Source excerpt –
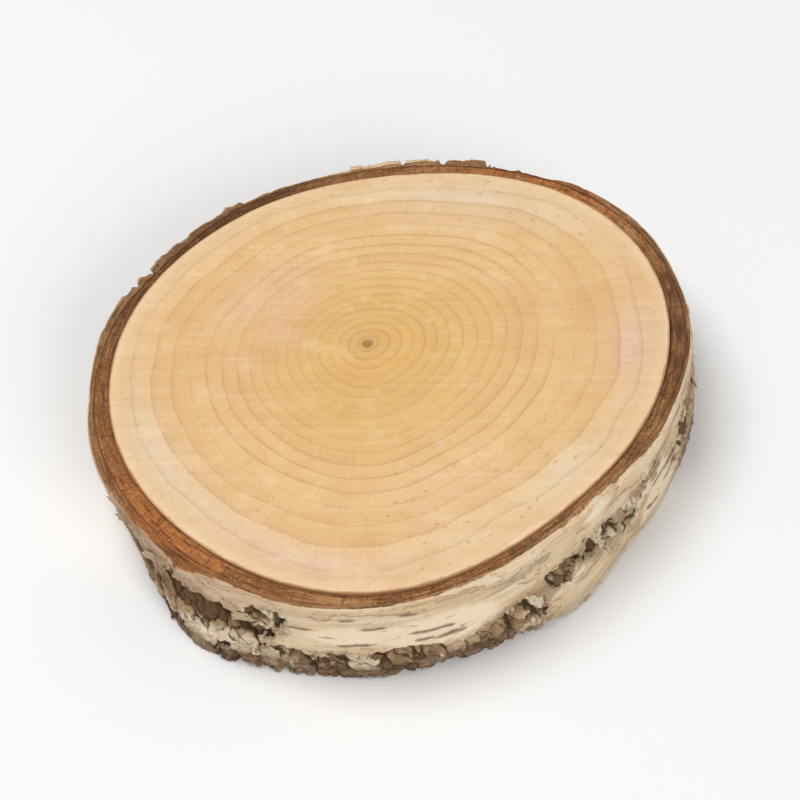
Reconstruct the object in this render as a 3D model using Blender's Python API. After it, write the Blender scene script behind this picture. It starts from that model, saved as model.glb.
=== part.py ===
"""A slice sawn from a young birch branch, lying flat on one of its two sawn faces.

Wood, inner bark and outer bark grew together as one piece, so they are one solid. Its outline is the branch's, a
little oval, and its side leans, because the saw crossed the branch slightly askew. Between the wood and the outer
bark the inner bark has dried and sunk into a shallow ring. The outer bark is smooth with lenticels where it is
white and papery, and split into corky plates where it is old.

Angles are in degrees, anticlockwise from +X seen from above. 270 faces the front.
"""

import math
import random

import bmesh
import bpy
from mathutils import Vector, noise

MM = 0.001

# The slice. The resting face is sawn at z = 0 and the top face at z = THICKNESS.
MEAN_RADIUS = 25.5 * MM
THICKNESS = 9.5 * MM
# Each wave of the outline: its number of lobes, its share of the radius and the angle of one lobe.
OUTLINE_WAVES = ((2, 0.083, 44), (3, 0.018, 27), (5, 0.004, 200), (7, 0.002, 60))
# How far the bottom outline lies from the top one, because the saw cut askew.
LEAN = Vector((1.2 * MM, 0.3 * MM))

# The bark, from the wood out to its surface. Each swell: its angle, its half width in degrees and its extra depth.
BARK_DEPTH = 1.45 * MM
BARK_SWELLS = ((222, 34, 1.0 * MM), (75, 30, 0.5 * MM), (5, 22, 0.5 * MM))
OUTER_BARK_DEPTH = 0.5 * MM
CORK_DEPTH = 0.5 * MM
THINNEST_OUTER_BARK = 0.2 * MM
INNER_BARK_SINK = 0.3 * MM
INNER_BARK_SINK_OUTSIDE = 0.2 * MM
RIM_ROUNDING = 0.1 * MM

# Where the outer bark is old and corky: the angle and the half width of each patch.
CORKY_PATCHES = ((222, 24), (316, 19), (72, 24), (148, 13))
FISSURE_SPACING = 3.2 * MM
FISSURE_LENGTH = 11 * MM
FISSURE_SLANT = 0.35
FISSURE_DEPTH = 0.75 * MM
PLATE_WIDTH = 4
SWELL_SIZE = 9 * MM
SWELL_HEIGHT = 0.35 * MM
# Where the lowest bark flares out, or in: the angle, the half width and how far.
FOOT_FLARES = ((237, 14, 1.7 * MM), (203, 16, -1.0 * MM), (305, 15, 1.1 * MM), (347, 10, -0.4 * MM))

# Where the papery layer has peeled away up to the top rim, with a curled lip along one end.
PEEL_ANGLE = 112
PEEL_HALF_WIDTH = 13
PEEL_LOWEST = 3.0 * MM
PEEL_DEPTH = 0.35 * MM
PEEL_SOFTNESS = 2
LIP_ANGLE = 128
LIP_HALF_WIDTH = 2.2
LIP_HEIGHT = 0.7 * MM

# The lenticels large enough to feel, placed by a seeded draw on the smooth bark.
LENTICELS = 26
LENTICEL_HEIGHT = 0.3 * MM
LENTICEL_HALF_LENGTHS = (4, 10)
LENTICEL_SOFTNESS = 1.5
MOST_CORK_UNDER_LENTICELS = 0.35
SEED = 7

# Where the saw or a knock broke the bark's rim: the angle, the half width and how deep.
TOP_CHIPS = ((232, 3.5, 0.8 * MM), (219, 2.5, 0.5 * MM), (337, 3, 0.5 * MM), (60, 4, 0.9 * MM), (128, 3, 0.6 * MM))
BOTTOM_CHIPS = ((200, 4, 0.7 * MM), (300, 3, 0.5 * MM), (24, 4, 0.8 * MM), (95, 3, 0.6 * MM))

# The pith, a soft pit off the middle of the wood.
PITH = Vector((-2.0 * MM, 2.0 * MM))
PITH_RADIUS = 0.55 * MM
PITH_FLOOR_RADIUS = 0.35 * MM
PITH_DEPTH = 0.2 * MM

SIDES = 200
SIDE_ROWS = 10
PITH_SIDES = 12

WOOD, INNER_BARK, OUTER_BARK = range(3)
# Each material: its name, its colour and its roughness.
FINISHES = (
    ("wood", (0.79, 0.55, 0.29), 0.7),
    ("inner bark", (0.24, 0.10, 0.045), 0.85),
    ("outer bark", (0.72, 0.62, 0.50), 0.75),
)


def bell(angle, centre, half_width):
    """1 at the centre, falling smoothly to about 0.37 at the half width and to nothing beyond."""
    away = (angle - centre + 180) % 360 - 180
    return math.exp(-((away / half_width) ** 2))


def window(angle, centre, half_width, soft):
    """1 within the half width of the centre, falling to 0 over the soft margin outside it."""
    away = abs((angle - centre + 180) % 360 - 180)
    return min(1, max(0, (half_width + soft - away) / soft))


def outline(angle):
    waves = sum(share * math.cos(lobes * math.radians(angle - lobe)) for lobes, share, lobe in OUTLINE_WAVES)
    return MEAN_RADIUS * (1 + waves)


def corkiness(angle):
    """0 on smooth papery bark and 1 in the middle of a corky patch."""
    return min(1, sum(bell(angle, *patch) for patch in CORKY_PATCHES))


def bark_depth(angle):
    return BARK_DEPTH + sum(extra * bell(angle, centre, half) for centre, half, extra in BARK_SWELLS)


def outer_bark_depth(angle):
    return OUTER_BARK_DEPTH + CORK_DEPTH * corkiness(angle)


def chip_depth(angle, chips):
    return sum(depth * bell(angle, centre, half) for centre, half, depth in chips)


def fissures(angle, height):
    """From 0 on top of the corky plates to 1 in the bed of a fissure. The fissures run up the branch, at a slant."""
    along = MEAN_RADIUS * math.radians(angle) + FISSURE_SLANT * height
    turn = along / MEAN_RADIUS
    across = MEAN_RADIUS / FISSURE_SPACING
    place = Vector((across * math.cos(turn), across * math.sin(turn), height / FISSURE_LENGTH))
    return max(0, 1 - PLATE_WIDTH * abs(noise.noise(place)))


def lenticel_draw():
    """The row, angle and half length in degrees of each lenticel that is felt, all of them clear of the cork."""
    draw = random.Random(SEED)
    found = []
    while len(found) < LENTICELS:
        row = draw.randrange(1, SIDE_ROWS)
        angle = draw.uniform(0, 360)
        half_length = draw.uniform(*LENTICEL_HALF_LENGTHS)
        if corkiness(angle) < MOST_CORK_UNDER_LENTICELS:
            found.append((row, angle, half_length))
    return found


def relief(angle, row, height, lenticels):
    """How far the bark stands out of the branch's smooth outline there."""
    across = MEAN_RADIUS / SWELL_SIZE
    turn = math.radians(angle)
    place = Vector((across * math.cos(turn), across * math.sin(turn), height / SWELL_SIZE))
    out = SWELL_HEIGHT * noise.noise(place)
    out -= FISSURE_DEPTH * corkiness(angle) * fissures(angle, height)
    out += (1 - height / THICKNESS) * sum(flare * bell(angle, centre, half) for centre, half, flare in FOOT_FLARES)
    if height > PEEL_LOWEST:
        out -= PEEL_DEPTH * window(angle, PEEL_ANGLE, PEEL_HALF_WIDTH, PEEL_SOFTNESS)
        out += LIP_HEIGHT * bell(angle, LIP_ANGLE, LIP_HALF_WIDTH)
    for lenticel_row, centre, half_length in lenticels:
        if lenticel_row == row:
            out += LENTICEL_HEIGHT * window(angle, centre, half_length, LENTICEL_SOFTNESS)
    return max(out, THINNEST_OUTER_BARK - outer_bark_depth(angle))


def point(angle, radius, height):
    """A point at that radius from the branch's middle line, which leans."""
    middle = LEAN * (0.5 - height / THICKNESS)
    turn = math.radians(angle)
    return Vector((middle.x + radius * math.cos(turn), middle.y + radius * math.sin(turn), height))


def face_loops(level, inward, chips):
    """The loops from the wood's rim out to the bark's, on a sawn face. Inward is the way into the slice."""

    def wood_rim(angle):
        return point(angle, outline(angle) - bark_depth(angle), level)

    def sunk_inside(angle):
        return point(angle, outline(angle) - bark_depth(angle) + RIM_ROUNDING, level + inward * INNER_BARK_SINK)

    def sunk_outside(angle):
        radius = outline(angle) - outer_bark_depth(angle) - RIM_ROUNDING
        return point(angle, radius, level + inward * INNER_BARK_SINK_OUTSIDE)

    def bark_rim(angle):
        height = level + inward * (RIM_ROUNDING / 2 + chip_depth(angle, chips))
        return point(angle, outline(angle) - outer_bark_depth(angle), height)

    return [(wood_rim, WOOD), (sunk_inside, WOOD), (sunk_outside, INNER_BARK), (bark_rim, INNER_BARK)]


def side_loops():
    """The loops down the outside of the bark, from its top rim to its bottom rim."""
    lenticels = lenticel_draw()

    def row_loop(row):
        def row_point(angle):
            highest = THICKNESS - RIM_ROUNDING - chip_depth(angle, TOP_CHIPS)
            lowest = RIM_ROUNDING + chip_depth(angle, BOTTOM_CHIPS)
            height = highest + (lowest - highest) * row / SIDE_ROWS
            return point(angle, outline(angle) + relief(angle, row, height, lenticels), height)

        return row_point

    return [(row_loop(row), OUTER_BARK) for row in range(SIDE_ROWS + 1)]


def skin(bm, loops):
    """Joins the loops, one below the other, and returns the edges of the first and of the last one.

    Each loop comes with the material of the band that ends at it."""
    angles = [360 * i / SIDES for i in range(SIDES)]
    verts = bmesh.ops.create_circle(bm, segments=SIDES, radius=1)["verts"]
    for vert, angle in zip(verts, angles):
        vert.co = loops[0][0](angle)
    first = edges = [bm.edges.get((verts[i - 1], verts[i])) for i in range(SIDES)]
    for place, material in loops[1:]:
        made = bmesh.ops.extrude_edge_only(bm, edges=edges)["geom"]
        edges = [item for item in made if isinstance(item, bmesh.types.BMEdge)]
        fresh = {vert for edge in edges for vert in edge.verts}
        for vert, angle in zip(verts, angles):
            below = next(edge.other_vert(vert) for edge in vert.link_edges if edge.other_vert(vert) in fresh)
            below.co = place(angle)
        verts = [
            next(edge.other_vert(vert) for edge in vert.link_edges if edge.other_vert(vert) in fresh) for vert in verts
        ]
        edges = [edge for edge in edges if edge.verts[0] in fresh and edge.verts[1] in fresh]
        for face in {face for edge in edges for face in edge.link_faces}:
            face.material_index = material
    return first, edges


def close_face(bm, rim_edges, level, inward):
    """Fills the wood's sawn face out to its rim, around a shallow pit for the pith."""
    pith = LEAN * (0.5 - level / THICKNESS) + PITH
    verts = bmesh.ops.create_circle(bm, segments=PITH_SIDES, radius=PITH_RADIUS)["verts"]
    bmesh.ops.translate(bm, verts=verts, vec=(*pith, level))
    pit_rim = [bm.edges.get((verts[i - 1], verts[i])) for i in range(PITH_SIDES)]
    made = bmesh.ops.extrude_edge_only(bm, edges=pit_rim)["geom"]
    floor = [item for item in made if isinstance(item, bmesh.types.BMVert)]
    for vert in floor:
        vert.co = Vector((*pith.lerp(vert.co.xy, PITH_FLOOR_RADIUS / PITH_RADIUS), level + inward * PITH_DEPTH))
    bmesh.ops.contextual_create(bm, geom=floor)
    bmesh.ops.triangle_fill(bm, use_beauty=True, edges=rim_edges + pit_rim)


def slice_mesh():
    """The whole slice as one closed mesh, with the middle of its box over the origin."""
    bm = bmesh.new()
    top = face_loops(THICKNESS, -1, TOP_CHIPS)
    bottom = face_loops(0, 1, BOTTOM_CHIPS)
    bottom_bands = [OUTER_BARK, INNER_BARK, INNER_BARK, WOOD]
    turned = [(place, material) for (place, _), material in zip(reversed(bottom), bottom_bands)]
    top_rim, bottom_rim = skin(bm, top + side_loops() + turned)
    close_face(bm, top_rim, THICKNESS, -1)
    close_face(bm, bottom_rim, 0, 1)
    bmesh.ops.triangulate(bm, faces=bm.faces)
    bmesh.ops.recalc_face_normals(bm, faces=bm.faces)
    xs = [vert.co.x for vert in bm.verts]
    ys = [vert.co.y for vert in bm.verts]
    middle = Vector((min(xs) + max(xs), min(ys) + max(ys), 0)) / 2
    bmesh.ops.translate(bm, verts=bm.verts, vec=-middle)
    mesh = bpy.data.meshes.new("birch_slice")
    bm.to_mesh(mesh)
    bm.free()
    return mesh


def finish(name, colour, roughness):
    material = bpy.data.materials.new(name)
    material.use_nodes = True
    shader = material.node_tree.nodes["Principled BSDF"]
    shader.inputs["Base Color"].default_value = (*colour, 1)
    shader.inputs["Roughness"].default_value = roughness
    shader.inputs["Metallic"].default_value = 0
    return material


def birch_slice():
    mesh = slice_mesh()
    for values in FINISHES:
        mesh.materials.append(finish(*values))
    mesh.shade_smooth()
    mesh.set_sharp_from_angle(angle=math.radians(40))
    part = bpy.data.objects.new("birch_slice", mesh)
    bpy.context.scene.collection.objects.link(part)


for old in list(bpy.data.objects):
    bpy.data.objects.remove(old)
birch_slice()
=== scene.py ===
"""The looks of a birch slice: sawn wood with growth rings, a sunk ring of inner bark and papery bark.

Three closed pieces fit inside one another, the wood in the inner bark in the outer bark, and loose flakes of
paper stand on the last. They follow the same outline as the solid. Angles are in degrees, anticlockwise from
+X seen from above, so 270 faces the camera.
"""

import math
import random

import bmesh
import bpy
from mathutils import Euler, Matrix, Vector, noise


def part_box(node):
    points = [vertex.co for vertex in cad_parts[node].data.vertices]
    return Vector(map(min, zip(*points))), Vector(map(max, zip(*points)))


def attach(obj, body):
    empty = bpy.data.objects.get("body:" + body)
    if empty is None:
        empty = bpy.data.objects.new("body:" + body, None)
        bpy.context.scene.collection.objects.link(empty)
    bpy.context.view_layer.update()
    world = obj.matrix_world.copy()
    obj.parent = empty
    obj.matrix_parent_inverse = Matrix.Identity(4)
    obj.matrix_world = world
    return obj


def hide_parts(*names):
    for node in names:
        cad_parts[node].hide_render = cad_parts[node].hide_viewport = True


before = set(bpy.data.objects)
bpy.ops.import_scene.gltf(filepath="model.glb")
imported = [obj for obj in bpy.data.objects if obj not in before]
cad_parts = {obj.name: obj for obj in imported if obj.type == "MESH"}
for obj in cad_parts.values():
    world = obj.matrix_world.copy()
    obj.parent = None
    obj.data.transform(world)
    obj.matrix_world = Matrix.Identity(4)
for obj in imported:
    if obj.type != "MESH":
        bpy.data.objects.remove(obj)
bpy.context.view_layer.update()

MM = 0.001
SLICE = "birch_slice"
lowest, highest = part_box(SLICE)
THICKNESS = highest.z - lowest.z

# The branch, as in the solid.
MEAN_RADIUS = 25.5 * MM
OUTLINE_WAVES = ((2, 0.083, 44), (3, 0.018, 27), (5, 0.004, 200), (7, 0.002, 60))
LEAN = Vector((1.2 * MM, 0.3 * MM))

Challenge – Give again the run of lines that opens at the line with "mesh.set_sharp_from_angle(angle=math.radians(40))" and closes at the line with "bpy.data.objects.remove(obj)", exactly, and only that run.

Worked solution –
    mesh.set_sharp_from_angle(angle=math.radians(40))
    part = bpy.data.objects.new("birch_slice", mesh)
    bpy.context.scene.collection.objects.link(part)


for old in list(bpy.data.objects):
    bpy.data.objects.remove(old)
birch_slice()
=== scene.py ===
"""The looks of a birch slice: sawn wood with growth rings, a sunk ring of inner bark and papery bark.

Three closed pieces fit inside one another, the wood in the inner bark in the outer bark, and loose flakes of
paper stand on the last. They follow the same outline as the solid. Angles are in degrees, anticlockwise from
+X seen from above, so 270 faces the camera.
"""

import math
import random

import bmesh
import bpy
from mathutils import Euler, Matrix, Vector, noise


def part_box(node):
    points = [vertex.co for vertex in cad_parts[node].data.vertices]
    return Vector(map(min, zip(*points))), Vector(map(max, zip(*points)))


def attach(obj, body):
    empty = bpy.data.objects.get("body:" + body)
    if empty is None:
        empty = bpy.data.objects.new("body:" + body, None)
        bpy.context.scene.collection.objects.link(empty)
    bpy.context.view_layer.update()
    world = obj.matrix_world.copy()
    obj.parent = empty
    obj.matrix_parent_inverse = Matrix.Identity(4)
    obj.matrix_world = world
    return obj


def hide_parts(*names):
    for node in names:
        cad_parts[node].hide_render = cad_parts[node].hide_viewport = True


before = set(bpy.data.objects)
bpy.ops.import_scene.gltf(filepath="model.glb")
imported = [obj for obj in bpy.data.objects if obj not in before]
cad_parts = {obj.name: obj for obj in imported if obj.type == "MESH"}
for obj in cad_parts.values():
    world = obj.matrix_world.copy()
    obj.parent = None
    obj.data.transform(world)
    obj.matrix_world = Matrix.Identity(4)
for obj in imported:
    if obj.type != "MESH":
        bpy.data.objects.remove(obj)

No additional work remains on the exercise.